Stated problem - Pull out every line below that holds the word "materials".
** Begin Information provided **
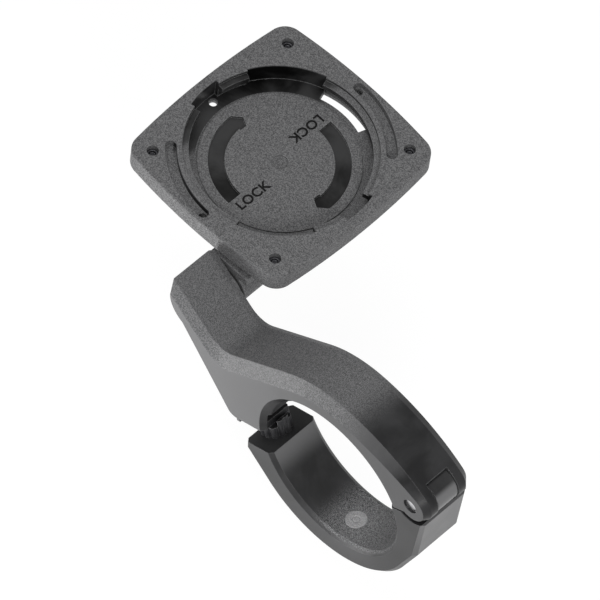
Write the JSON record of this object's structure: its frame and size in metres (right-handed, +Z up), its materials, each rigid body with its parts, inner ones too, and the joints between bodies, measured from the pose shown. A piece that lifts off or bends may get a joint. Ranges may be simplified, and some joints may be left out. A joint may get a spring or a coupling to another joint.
{
  "type": "bike computer mount",
  "caption": "Hinged handlebar clamp with a bent side arm that carries a tilting twist-lock cradle for a small bike computer.",
  "frame": {"origin": "centre of the handlebar bore, at the middle of the clamp's width", "axes": "+X forward from the bar to the cradle, +Y along the bar away from the cradle, +Z up, square to the cradle's face"},
  "size_m": [0.0894, 0.0548, 0.044],
  "materials": {
    "arm_plastic": "black glass-filled plastic with a fine eroded grain",
    "cradle_plastic": "black glass-filled plastic with a fine eroded grain",
    "bright_steel": "plain steel",
    "black_steel": "blackened steel, satin",
    "black_metal": "blackened metal with worn ridges",
    "brass": "turned brass",
    "black_nylon": "black nylon"
  },
  "bodies": {
    "arm": {"arm_body": "arm_plastic", "hinge_pin": "bright_steel", "lug_insert": "brass", "tilt_screw": "black_steel", "tilt_insert": "brass", "friction_washer": "black_nylon", "tilt_washer": "bright_steel"},
    "strap": {"strap": "arm_plastic", "clamp_bolt": "black_steel", "bolt_washer": "bright_steel", "clamp_nut": "black_metal"},
    "cradle": {"cradle_plate": "cradle_plastic", "cradle_base": "cradle_plastic", "corner_screws": "black_steel"}
  },
  "joints": [
    {"name": "strap_hinge", "type": "hinge", "parent": "arm", "child": "strap", "pos_m": [-0.0183, 0, 0.0134], "axis": [0, 1, 0], "range_deg": [0, 85]},
    {"name": "cradle_tilt", "type": "hinge", "parent": "arm", "child": "cradle", "pos_m": [0.0382, -0.0133, 0.0076], "axis": [0, 1, 0], "range_deg": [-30, 40]}
  ]
}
** End Information provided **
Full answer -
Write the JSON record of this object's structure: its frame and size in metres (right-handed, +Z up), its materials, each rigid body with its parts, inner ones too, and the joints between bodies, measured from the pose shown. A piece that lifts off or bends may get a joint. Ranges may be simplified, and some joints may be left out. A joint may get a spring or a coupling to another joint.
  "materials": {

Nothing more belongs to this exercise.